Is the Caldon Canal the most beautiful?

In last week’s blog I pondered whether we should take Narrowboat Thuis along the Caldon to Froghall, along the Macclesfield and Peak Forest to Whaley Bridge or up the Trent & Mersey to Middlewich. Our answer was to try to do all three. This week we have been cruising the Caldon, and it is one of the quietist and most beautiful canals we have visited.

We left the Trent & Mersey in Stoke at Etruria. This is where Josia Wedgewood had his china factory and it has much industrial history. When we passed through there was a canal festival going on, so the canal was lined with historical boats and maybe a thousand gongoozlers (people who like to watch boats).

The first few miles of the Caldon are notorious and you are advised not to moor if you don’t want to meet dodgy characters. So it was no surprise when the boat suddenly stalled with a duvet wrapped around the propellor. Fortunately I have recently purchased a bread knife to keep in the engine bay for things like this and after a few minutes I had cut myself free.

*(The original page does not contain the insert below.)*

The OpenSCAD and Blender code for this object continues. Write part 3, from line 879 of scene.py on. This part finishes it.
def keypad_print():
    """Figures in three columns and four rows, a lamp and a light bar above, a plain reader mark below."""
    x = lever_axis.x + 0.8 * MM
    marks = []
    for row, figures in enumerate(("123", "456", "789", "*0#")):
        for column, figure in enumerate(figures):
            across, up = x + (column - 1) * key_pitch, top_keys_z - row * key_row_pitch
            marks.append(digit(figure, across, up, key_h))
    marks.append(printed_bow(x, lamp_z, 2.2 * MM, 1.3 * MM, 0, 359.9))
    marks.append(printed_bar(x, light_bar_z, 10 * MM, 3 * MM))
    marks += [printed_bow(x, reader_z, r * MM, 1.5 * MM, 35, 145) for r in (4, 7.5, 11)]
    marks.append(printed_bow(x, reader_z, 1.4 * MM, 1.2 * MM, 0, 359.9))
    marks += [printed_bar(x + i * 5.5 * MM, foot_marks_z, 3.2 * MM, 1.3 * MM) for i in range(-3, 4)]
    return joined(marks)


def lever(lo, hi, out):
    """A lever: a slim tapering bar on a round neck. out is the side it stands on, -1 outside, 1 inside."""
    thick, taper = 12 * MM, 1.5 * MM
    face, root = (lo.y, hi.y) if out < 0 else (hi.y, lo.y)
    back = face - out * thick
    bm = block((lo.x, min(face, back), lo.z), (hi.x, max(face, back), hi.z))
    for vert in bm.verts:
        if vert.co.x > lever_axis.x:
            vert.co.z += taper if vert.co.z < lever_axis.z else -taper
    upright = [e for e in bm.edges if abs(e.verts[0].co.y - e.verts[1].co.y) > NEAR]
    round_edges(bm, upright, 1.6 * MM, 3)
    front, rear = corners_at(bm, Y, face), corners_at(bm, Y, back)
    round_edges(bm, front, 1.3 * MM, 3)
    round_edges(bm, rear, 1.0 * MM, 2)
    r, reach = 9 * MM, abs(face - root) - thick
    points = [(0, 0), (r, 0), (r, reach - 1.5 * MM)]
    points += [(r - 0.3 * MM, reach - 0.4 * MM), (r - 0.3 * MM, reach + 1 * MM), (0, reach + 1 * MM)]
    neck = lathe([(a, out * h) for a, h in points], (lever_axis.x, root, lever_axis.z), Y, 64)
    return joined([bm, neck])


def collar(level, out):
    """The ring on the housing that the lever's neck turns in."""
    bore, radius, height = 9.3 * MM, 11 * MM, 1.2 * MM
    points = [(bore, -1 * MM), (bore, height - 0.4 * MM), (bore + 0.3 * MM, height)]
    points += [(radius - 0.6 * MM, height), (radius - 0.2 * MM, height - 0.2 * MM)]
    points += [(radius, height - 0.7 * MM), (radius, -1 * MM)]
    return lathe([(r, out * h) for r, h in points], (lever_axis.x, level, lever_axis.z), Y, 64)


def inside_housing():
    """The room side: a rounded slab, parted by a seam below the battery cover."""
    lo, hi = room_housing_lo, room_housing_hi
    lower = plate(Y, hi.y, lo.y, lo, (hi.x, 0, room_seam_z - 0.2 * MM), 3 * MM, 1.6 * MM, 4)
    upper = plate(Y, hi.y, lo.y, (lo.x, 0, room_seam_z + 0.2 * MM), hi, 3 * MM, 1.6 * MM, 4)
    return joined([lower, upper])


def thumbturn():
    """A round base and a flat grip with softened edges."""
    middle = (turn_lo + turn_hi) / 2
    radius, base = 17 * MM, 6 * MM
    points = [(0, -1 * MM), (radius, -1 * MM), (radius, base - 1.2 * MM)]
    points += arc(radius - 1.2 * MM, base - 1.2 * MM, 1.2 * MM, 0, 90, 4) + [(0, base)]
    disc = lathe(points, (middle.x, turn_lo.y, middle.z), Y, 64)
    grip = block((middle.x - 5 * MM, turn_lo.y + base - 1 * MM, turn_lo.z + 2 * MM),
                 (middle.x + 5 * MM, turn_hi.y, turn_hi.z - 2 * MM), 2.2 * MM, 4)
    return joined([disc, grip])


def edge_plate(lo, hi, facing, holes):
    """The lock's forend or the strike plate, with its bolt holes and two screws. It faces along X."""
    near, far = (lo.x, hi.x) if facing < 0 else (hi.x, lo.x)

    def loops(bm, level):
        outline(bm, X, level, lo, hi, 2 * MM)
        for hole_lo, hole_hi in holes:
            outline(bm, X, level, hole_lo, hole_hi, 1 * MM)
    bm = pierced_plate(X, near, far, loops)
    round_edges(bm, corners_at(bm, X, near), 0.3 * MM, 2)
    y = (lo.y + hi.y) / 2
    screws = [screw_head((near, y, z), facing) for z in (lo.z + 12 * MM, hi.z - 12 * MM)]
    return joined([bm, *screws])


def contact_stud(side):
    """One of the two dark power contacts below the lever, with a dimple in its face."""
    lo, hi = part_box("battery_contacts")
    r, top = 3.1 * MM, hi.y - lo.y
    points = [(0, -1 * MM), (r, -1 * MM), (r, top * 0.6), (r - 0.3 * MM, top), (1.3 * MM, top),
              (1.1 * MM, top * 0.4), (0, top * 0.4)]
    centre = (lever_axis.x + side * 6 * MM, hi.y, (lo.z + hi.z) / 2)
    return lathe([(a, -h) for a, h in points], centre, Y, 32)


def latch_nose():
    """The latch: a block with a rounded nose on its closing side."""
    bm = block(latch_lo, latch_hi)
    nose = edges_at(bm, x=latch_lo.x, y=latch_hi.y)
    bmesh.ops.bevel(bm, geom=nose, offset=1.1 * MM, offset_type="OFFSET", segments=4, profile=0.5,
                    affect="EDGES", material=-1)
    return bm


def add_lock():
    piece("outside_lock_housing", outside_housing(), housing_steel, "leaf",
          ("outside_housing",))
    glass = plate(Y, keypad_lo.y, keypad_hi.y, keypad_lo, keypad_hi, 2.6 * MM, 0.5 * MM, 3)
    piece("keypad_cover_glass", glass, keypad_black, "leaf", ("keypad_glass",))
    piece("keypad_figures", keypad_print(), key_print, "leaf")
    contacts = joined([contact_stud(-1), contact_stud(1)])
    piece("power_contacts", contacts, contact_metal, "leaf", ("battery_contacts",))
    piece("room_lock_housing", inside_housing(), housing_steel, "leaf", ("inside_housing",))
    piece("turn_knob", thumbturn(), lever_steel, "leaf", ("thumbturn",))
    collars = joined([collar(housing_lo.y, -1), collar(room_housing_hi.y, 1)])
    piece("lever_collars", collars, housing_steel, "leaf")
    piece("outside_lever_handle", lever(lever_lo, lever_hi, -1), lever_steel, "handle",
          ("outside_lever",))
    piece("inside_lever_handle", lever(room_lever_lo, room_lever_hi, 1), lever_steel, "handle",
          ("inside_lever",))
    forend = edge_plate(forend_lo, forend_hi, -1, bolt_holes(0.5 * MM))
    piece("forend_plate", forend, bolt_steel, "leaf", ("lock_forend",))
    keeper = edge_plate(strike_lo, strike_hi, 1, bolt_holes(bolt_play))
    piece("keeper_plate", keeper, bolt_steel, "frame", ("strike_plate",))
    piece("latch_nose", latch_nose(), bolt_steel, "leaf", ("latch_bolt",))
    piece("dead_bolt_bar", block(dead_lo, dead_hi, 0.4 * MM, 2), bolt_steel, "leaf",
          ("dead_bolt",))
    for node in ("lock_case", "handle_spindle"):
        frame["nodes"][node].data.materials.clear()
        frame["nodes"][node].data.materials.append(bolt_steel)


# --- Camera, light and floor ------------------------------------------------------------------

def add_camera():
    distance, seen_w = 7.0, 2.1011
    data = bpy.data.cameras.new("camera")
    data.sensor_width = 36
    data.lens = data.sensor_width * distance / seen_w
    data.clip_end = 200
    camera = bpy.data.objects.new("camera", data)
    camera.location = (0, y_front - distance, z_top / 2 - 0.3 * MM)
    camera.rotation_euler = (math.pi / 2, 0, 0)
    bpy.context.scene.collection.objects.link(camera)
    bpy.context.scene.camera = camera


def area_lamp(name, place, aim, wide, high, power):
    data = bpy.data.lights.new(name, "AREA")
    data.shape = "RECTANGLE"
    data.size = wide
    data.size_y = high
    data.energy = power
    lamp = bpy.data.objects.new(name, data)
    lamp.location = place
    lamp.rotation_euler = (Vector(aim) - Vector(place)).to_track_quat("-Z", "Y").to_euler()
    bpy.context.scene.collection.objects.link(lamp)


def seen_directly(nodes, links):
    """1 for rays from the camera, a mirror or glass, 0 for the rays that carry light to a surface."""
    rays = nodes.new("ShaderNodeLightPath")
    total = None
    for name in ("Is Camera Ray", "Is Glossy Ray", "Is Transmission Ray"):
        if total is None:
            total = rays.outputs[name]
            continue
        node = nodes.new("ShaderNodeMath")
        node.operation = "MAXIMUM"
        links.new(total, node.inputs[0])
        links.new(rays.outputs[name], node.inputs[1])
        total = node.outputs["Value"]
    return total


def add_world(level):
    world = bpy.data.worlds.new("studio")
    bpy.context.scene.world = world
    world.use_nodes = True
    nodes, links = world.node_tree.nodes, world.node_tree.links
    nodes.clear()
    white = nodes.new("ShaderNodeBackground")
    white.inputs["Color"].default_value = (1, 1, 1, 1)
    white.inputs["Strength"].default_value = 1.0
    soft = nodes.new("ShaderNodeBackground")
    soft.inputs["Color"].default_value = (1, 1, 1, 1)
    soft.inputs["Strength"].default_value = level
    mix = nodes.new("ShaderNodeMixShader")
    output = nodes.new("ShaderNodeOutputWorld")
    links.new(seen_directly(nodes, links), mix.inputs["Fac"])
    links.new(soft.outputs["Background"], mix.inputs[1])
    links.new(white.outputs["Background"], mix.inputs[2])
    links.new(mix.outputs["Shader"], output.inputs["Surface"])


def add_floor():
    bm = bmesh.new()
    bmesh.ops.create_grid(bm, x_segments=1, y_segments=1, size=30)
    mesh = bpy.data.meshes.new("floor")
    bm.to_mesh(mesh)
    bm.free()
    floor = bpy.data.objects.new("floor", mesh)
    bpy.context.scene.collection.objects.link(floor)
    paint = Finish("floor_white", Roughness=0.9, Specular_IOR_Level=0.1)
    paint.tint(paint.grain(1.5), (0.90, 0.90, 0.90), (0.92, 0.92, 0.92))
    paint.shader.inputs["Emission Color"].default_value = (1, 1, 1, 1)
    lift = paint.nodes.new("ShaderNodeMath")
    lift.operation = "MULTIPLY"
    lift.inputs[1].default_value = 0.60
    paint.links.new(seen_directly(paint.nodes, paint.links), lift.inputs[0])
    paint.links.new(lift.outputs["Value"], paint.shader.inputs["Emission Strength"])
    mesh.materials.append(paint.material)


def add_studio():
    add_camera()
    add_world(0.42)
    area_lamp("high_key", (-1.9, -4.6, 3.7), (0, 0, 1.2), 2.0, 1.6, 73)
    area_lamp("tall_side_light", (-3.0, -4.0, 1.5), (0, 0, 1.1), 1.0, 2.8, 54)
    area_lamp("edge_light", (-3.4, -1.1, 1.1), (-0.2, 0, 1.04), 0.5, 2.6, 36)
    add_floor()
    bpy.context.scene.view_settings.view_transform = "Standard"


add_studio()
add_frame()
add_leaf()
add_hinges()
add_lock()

A few miles later, the character of the canal changed completely. Surrounded by trees and plants it meanders through Staffordshire. We cruised up the Leek Branch first and moored for a couple of days by a lake. It was very peaceful except when the cows decided to visit.

Then back to the mainline and through the Churnett valley to Froghall. At times the canal is only wide enough for one, but not many boats come down here so it was fine. There is a tunnel at the end of the navigation but it is too low for NB Thuis so we turned around.

The strangest thing for me about this lovely canal is that it was not always this way. It was built for heavy industry and in the eighteenth and nineteenth centuries it would have been filthy with effluent from lime and flint kilns, coal mines and colour mills, feeding the factories of Stoke on Trent and further afield. We are currently moored next to a Flint Mill museum, which is absolutely fascinating. Who knew that fine china was made with more ground flint than clay. I did not even realise that bone china is actually made with 50% cattle bones.

So is the Caldon the most beautiful canal? I’ll let you know when we have been back on the Peak Forest!